The album kicks off with "I Fought in a War," a majestic, engaging song about what it says, which comes across as a less majestic and engaging experience than being a star of track and field, or perhaps it is simply less convincing. The band's move from innocence to experience is inevitable, though fraught with peril for those enamored of spring days and holding hands and chasing the big floppy bunny around the meadow. No doubt some of the new songs were recorded with the best of intentions. "The Chalet Lines" is a ballad about rape sung by the female victim, though Murdoch takes the vocals, a fortunate choice; the song would be unbearable if it was a woman's voice singing lines like, "He raped me in the chalet lines/I had just said no for the final time." Murdoch's sullen male vocal puts just enough distance between the listener and the horror of the experience, and Murdoch once again puts everything into relief by putting in a few lines of rage among the pity: "I missed my time, I don't think I could stand/To take the test, I'm feeling sick/Fuck this, I've felt like this for a week/I'd put a knife right into his eyes." Honorable, well done, and followed by "Nice Day for a Sulk," a title that could have come straight out of the Morrissey song book, and a welcome return to insignificance, celebrating youth and name checking the Fall.

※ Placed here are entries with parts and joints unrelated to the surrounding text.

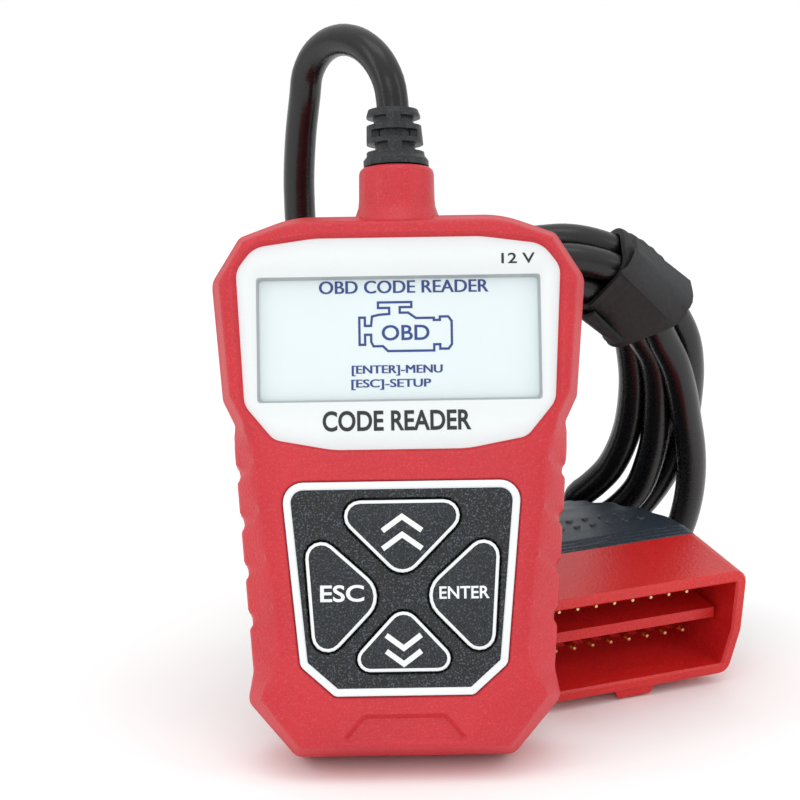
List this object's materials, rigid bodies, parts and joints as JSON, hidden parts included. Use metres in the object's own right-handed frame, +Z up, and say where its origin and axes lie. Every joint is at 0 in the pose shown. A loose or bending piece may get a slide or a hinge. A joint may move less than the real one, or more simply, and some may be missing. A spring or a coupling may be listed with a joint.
{
  "type": "obd code reader",
  "caption": "Handheld vehicle diagnostics reader with a small display and four keys, standing against its coiled cord, with a D-shaped pin plug on the free end.",
  "frame": {"origin": "centre of the bottom of the reader body as it stands, on the surface it rests on; the free cord, its coil, strap and plug are left out of that box", "axes": "+X to the right seen from the front, +Y away from the viewer (front to back), +Z up; the reader leans back 18 degrees towards +Y"},
  "size_m": [0.1003, 0.1196, 0.1305],
  "materials": {
    "red_housing": "fine-textured satin red",
    "white_faceplate": "smooth white",
    "grey_bezel": "satin grey",
    "black_keypad": "fine speckled black",
    "black_keys": "satin black, domed",
    "lcd": "pale display face, opaque",
    "white_moulding": "plain white moulding",
    "flex_film": "amber film",
    "circuit_board": "green solder mask",
    "component_metal": "plated",
    "black_component": "moulded black",
    "capacitor_sleeve": "printed sleeve",
    "screw_steel": "zinc plated",
    "label_film": "blank silver film",
    "relief_rubber": "matte blue-black",
    "cord_jacket": "satin black jacket",
    "strap_fabric": "hook and loop",
    "red_plug": "satin red",
    "pin_metal": "pale gold plated",
    "blue_black_shell": "dark slate, fine texture"
  },
  "bodies": {
    "reader": {"front_cover": "red_housing", "rear_cover": "red_housing", "faceplate": "white_faceplate", "display_bezel": "grey_bezel", "keypad_panel": "black_keypad", "lcd_glass": "lcd", "lcd_backlight": "white_moulding", "lcd_ribbon": "flex_film", "main_board": "circuit_board", "switch_up": "component_metal", "switch_down": "component_metal", "switch_esc": "component_metal", "switch_enter": "component_metal", "processor_chip": "black_component", "transceiver_chip": "black_component", "crystal": "component_metal", "regulator": "black_component", "capacitor": "capacitor_sleeve", "buzzer": "black_component", "cable_header": "white_moulding", "housing_screw_1": "screw_steel", "housing_screw_2": "screw_steel", "housing_screw_3": "screw_steel", "housing_screw_4": "screw_steel", "board_screw_1": "screw_steel", "board_screw_2": "screw_steel", "rear_label": "label_film", "strain_relief": "relief_rubber", "cable_inner": "cord_jacket", "cable_coil": "cord_jacket", "cable_strap": "strap_fabric", "cable_lead": "cord_jacket", "cable_tail": "cord_jacket", "plug_shroud": "red_plug", "pin_01": "pin_metal", "pin_02": "pin_metal", "pin_03": "pin_metal", "pin_04": "pin_metal", "pin_05": "pin_metal", "pin_06": "pin_metal", "pin_07": "pin_metal", "pin_08": "pin_metal", "pin_09": "pin_metal", "pin_10": "pin_metal", "pin_11": "pin_metal", "pin_12": "pin_metal", "pin_13": "pin_metal", "pin_14": "pin_metal", "pin_15": "pin_metal", "pin_16": "pin_metal", "plug_shell": "blue_black_shell", "plug_boot": "relief_rubber"},
    "button_up": {"button_up": "black_keys"},
    "button_down": {"button_down": "black_keys"},
    "button_esc": {"button_esc": "black_keys"},
    "button_enter": {"button_enter": "black_keys"}
  },
  "joints": [
    {"name": "up_press", "type": "slide", "parent": "reader", "child": "button_up", "axis": [0, 0.9511, -0.309], "range_m": [0, 0.0008], "stiffness_N_per_m": 2200},
    {"name": "down_press", "type": "slide", "parent": "reader", "child": "button_down", "axis": [0, 0.9511, -0.309], "range_m": [0, 0.0008], "stiffness_N_per_m": 2200},
    {"name": "esc_press", "type": "slide", "parent": "reader", "child": "button_esc", "axis": [0, 0.9511, -0.309], "range_m": [0, 0.0008], "stiffness_N_per_m": 2200},
    {"name": "enter_press", "type": "slide", "parent": "reader", "child": "button_enter", "axis": [0, 0.9511, -0.309], "range_m": [0, 0.0008], "stiffness_N_per_m": 2200}
  ]
}
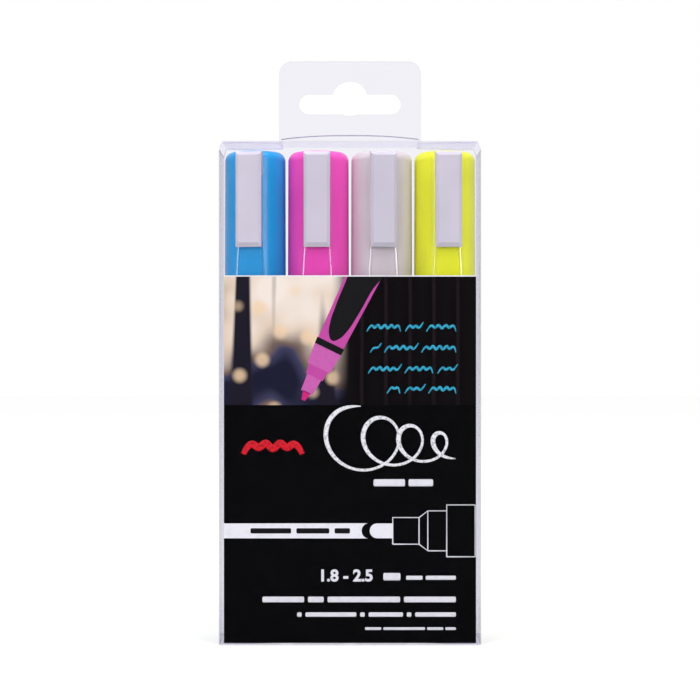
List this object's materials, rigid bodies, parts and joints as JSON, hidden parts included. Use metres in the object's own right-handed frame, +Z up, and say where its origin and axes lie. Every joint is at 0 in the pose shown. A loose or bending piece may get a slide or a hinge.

Most of Fold Your Hands style that Belle and Sebastian has cultivated from the start, and they still pull it off so well and so often that all else is forgiven; bless those soaring melodies and occasionally cutting lyrics, the band's empathetic support of the singer and the song, bless all seven or eight of them wee folk, whoever they are. Given Stuart Murdoch's intelligence and prodigious songwriting talents, one might expect the band to put out great music for years to come, but the ephemeral greatness of past pop bands offers little hope. After four albums and four EPs in a mere four years, Sebastian are making the most of their short time at the top of the hill, happily strumming and singing the days away in the tree house that Stu built. May they stay forever young at least a little while longer.